Are We Ready?
A large-scale disaster like a pandemic flu or terrorist attack could overwhelm the nation's healthcare providers
Brian O'Neill is paid to worry. As vice president of emergency services for the North Shore-Long Island Jewish Health System, he is charged with making sure his organization's 15 hospitals are prepared for a nightmarish list of naturally occurring and man-made threats. What would happen if there were a repeat of the Long Island Express, the 1938 hurricane with 121-mph winds that destroyed 4,500 homes and killed 700 people? What if healthcare workers battling infectious disease in protective gear got overheated and exhausted? What if staffers were stranded in their homes by the weather?
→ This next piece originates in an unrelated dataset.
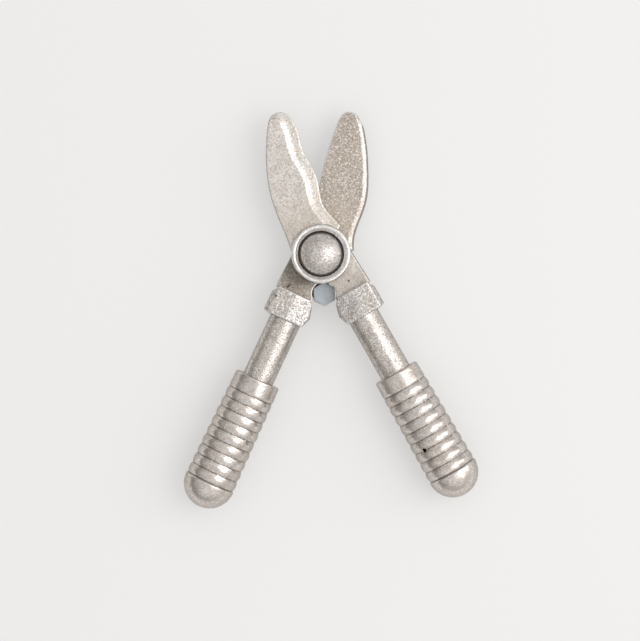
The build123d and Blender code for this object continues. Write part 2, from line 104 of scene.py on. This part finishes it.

If any of these situations became a reality, the system's emergency preparedness center, located in an inconspicuous, low-slung building in the Long Island town of Syosset, would spring to life. Emergency workers would don the reflective vests now draped over chairs, consult binders filled with contingency plans, and examine chain-of-command charts. "We plan for everything," O'Neill says, "and hope for the best."
Some hospitals in big cities and high-risk areas are well prepared to cope with individual disasters like, say, a plane crash. But overall, the nation's healthcare system is not yet ready to handle a large-scale emergency like pandemic flu or another major hurricane. That was the consensus of experts assembled at last week's U.S.News & World Report Health Summit on emergency preparedness. "The problem is, we are just good enough for what happens now," said panelist W. Frank Peacock, chairman of emergency preparedness for the Cleveland Clinic. "We have trouble now managing flu in February across the country." Added summit panelist Arthur Kellerman, chairman of emergency medicine at Emory University Hospital in Atlanta: "Our trauma and emergency care system in this country is absolutely stretched like a piano wire."
Contingency plans. In fact, the Trust for America's Health, a nonprofit group focused on public health and disease prevention, recently gave the federal government a D+ for emergency preparedness. Almost 60 percent of states failed to meet more than half of the group's requirements, which include things like having the lab capacity to quickly test thousands of samples for anthrax or smallpox. Meanwhile, hospitals nationwide say U.S. funding woes and lack of guidance make it hard to enact contingency plans. Over the past few years, Johns Hopkins Medicine has spent $10 million on emergency preparedness, said summit panelist CEO Edward Miller. "And it comes out of other programs we are not funding," says Miller. "This is not a sustainable business plan."
The best preparedness approach, most experts say, is to plan for "all hazards," concentrating on the common elements shared by most disasters, rather than planning separately for an individual event. It doesn't matter whether it's a hurricane, terrorist attack, or pandemic. "You have a certain number of trauma patients, a certain number of infections, a certain number of respirator requirements," says James James, director of disaster preparedness for the American Medical Association. And all catastrophes require sufficient surge capacity--enough staff, supplies, and space to treat patients--and a coordinated response by healthcare providers in monitoring potential outbreaks and managing the influx of injured.